Cincinnati Passes Ban on Asking for Salary History

Add Cincinnati to the list of cities that have banned questions about salary history, with the idea that doing so perpetuates pay inequality.

Add the city of Cincinnati to the locations looking to improve the wage gap by limiting how much employers can ask about past compensation.

The Cincinnati City Council voted on March 13 to forbid employers from asking job applicants for their salary history. The move is aimed at reducing wage disparities for women, minorities and the LGBTQ community. It’s been widely reported that women and communities of color make less than white males. Proponents say that basing a worker’s salary offer on a wage from a previous job perpetuates wage inequality.

The move is aimed at reducing wage disparities for women, minorities and the LGBTQ community.

“[W]ages should be based on job responsibilities and level of experience of the applicant rather than wages earned from prior employment,” according to the language of the ordinance.

The ordinance applies to employers located within Cincinnati’s city limits that have 15 or more employees and takes effect in about one year.

The ordinance was signed by Mayor John Cranley the same day it received City Council approval.

New requirements for employers

Under the new ordinance, employers are not allowed to ask job applicants about salary history, to screen job applicants based on prior salary history, to rely on salary history to make hiring decisions or set an applicant’s compensation for a job; or refuse to hire a job applicant for not disclosing their salary.

The ordinance applies to employers located within Cincinnati’s city limits that have 15 or more employees and takes effect in about one year.

However, the ordinance does allow employers to ask job applicants for their expectations regarding salary, benefits and other compensation. In addition, the ordinance requires employers to provide the pay scale for the position in instances where a job applicant has received a conditional job offer from the employer.

The city ordinance creates a private right of action — providing private parties or individuals to bring a lawsuit forward — but doesn’t carry criminal penalties. The statute of limitations for bringing claims against employers will be two years.

To ease employer implementation of the new ordinance, Cincinnati’s City Council will establish a “Salary History Implementation Working Group,” chaired by the City Manager, to assist and advise affected employers.

Opposition

Some Republicans and business groups had opposed the ordinance.

The 6-2 vote in favor of the measure was along party lines with Democrats voting for the ordinance and the council’s two Republican members voting against it, according to the Cincinnati Business Courier.

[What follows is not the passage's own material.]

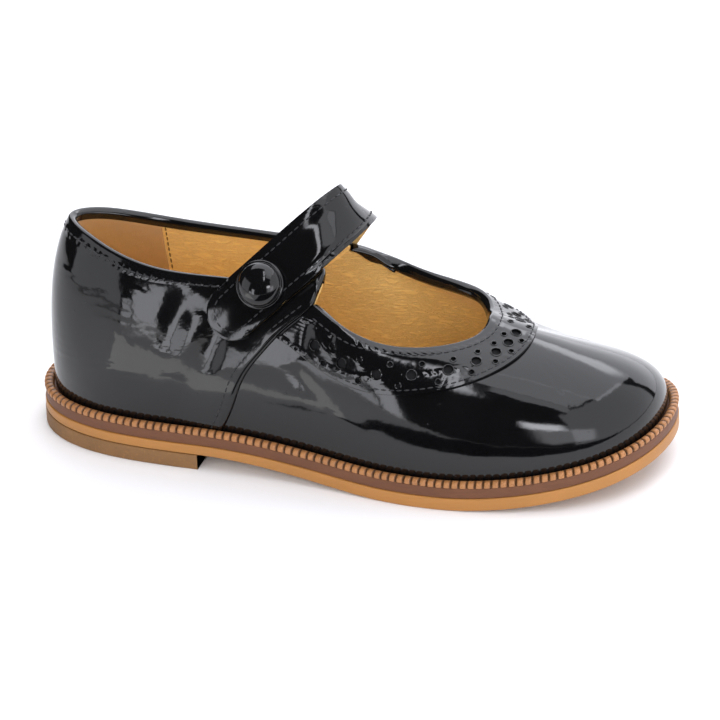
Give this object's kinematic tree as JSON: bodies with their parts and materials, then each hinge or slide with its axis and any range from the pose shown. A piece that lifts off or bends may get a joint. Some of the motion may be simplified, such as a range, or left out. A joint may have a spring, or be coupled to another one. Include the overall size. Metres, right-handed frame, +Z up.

The Cincinnati USA Regional Chamber has opposed the ordinance and issued a statement warning it could result in legal issues for the city since a similar ordinance has resulted in a protracted legal fight.

“The Cincinnati USA Regional Chamber and its members support wage equity and policy changes to achieve it. Wage equity is a community goal that requires community collaboration. The Chamber stands strongly committed to advancing policies and projects that productively advance this objective.

“Our largest concern with this ordinance lies with the federal lawsuit filed in Philadelphia over a nearly identical ordinance. The district court struck down a portion of the ordinance as an unconstitutional violation of business’ First Amendment free speech protection. We are concerned about the legal liability this presents to the city.

“We remain concerned about the constitutionality of the ordinance, and, while the overall objective is laudable, we do not think this ordinance is the best approach to tackle a complex problem,” Katie Eagan, vice president of Government Affairs for the Cincinnati Chamber, said in a statement.

Growing number of salary history bans

Cincinnati joins a growing number of localities and states that have implemented salary history bans. Presently there are 13 statewide bans and 11 local bans on the books. California, Connecticut, Delaware, Georgia, Hawaii, Illinois, Kentucky, Louisiana, Massachusetts, New Jersey, New York state, Oregon, and Pennsylvania have salary history bans in place, but some of those apply only to government employers.

Several local governments, including Albany County, Atlanta, Louisville, KY; New York City, San Francisco, New Orleans, and Pittsburgh also passed their own bans, but some of those are only aimed at city government employers.

But there’s been a backlash. In employer-friendly moves, Michigan and Wisconsin lawmakers recently passed laws prohibiting bans on the salary question.

There is no nationwide salary history ban in effect; however, Capitol Hill lawmakers are considering a bill that would create such a prohibition. “The Paycheck Fairness Act” would, among other things, ban employers from seeking a job candidate’s salary history.

Some courts have also weighed in on the issue. Last year, the Ninth Circuit Court of Appeals ruled that it’s a violation of the Equal Pay Act for businesses to consider a job candidate’s past wages when putting together a salary offer. That decision affects workers who live in Alaska, Arizona, California, Hawaii, Idaho, Montana, Nevada, Oregon and Washington state.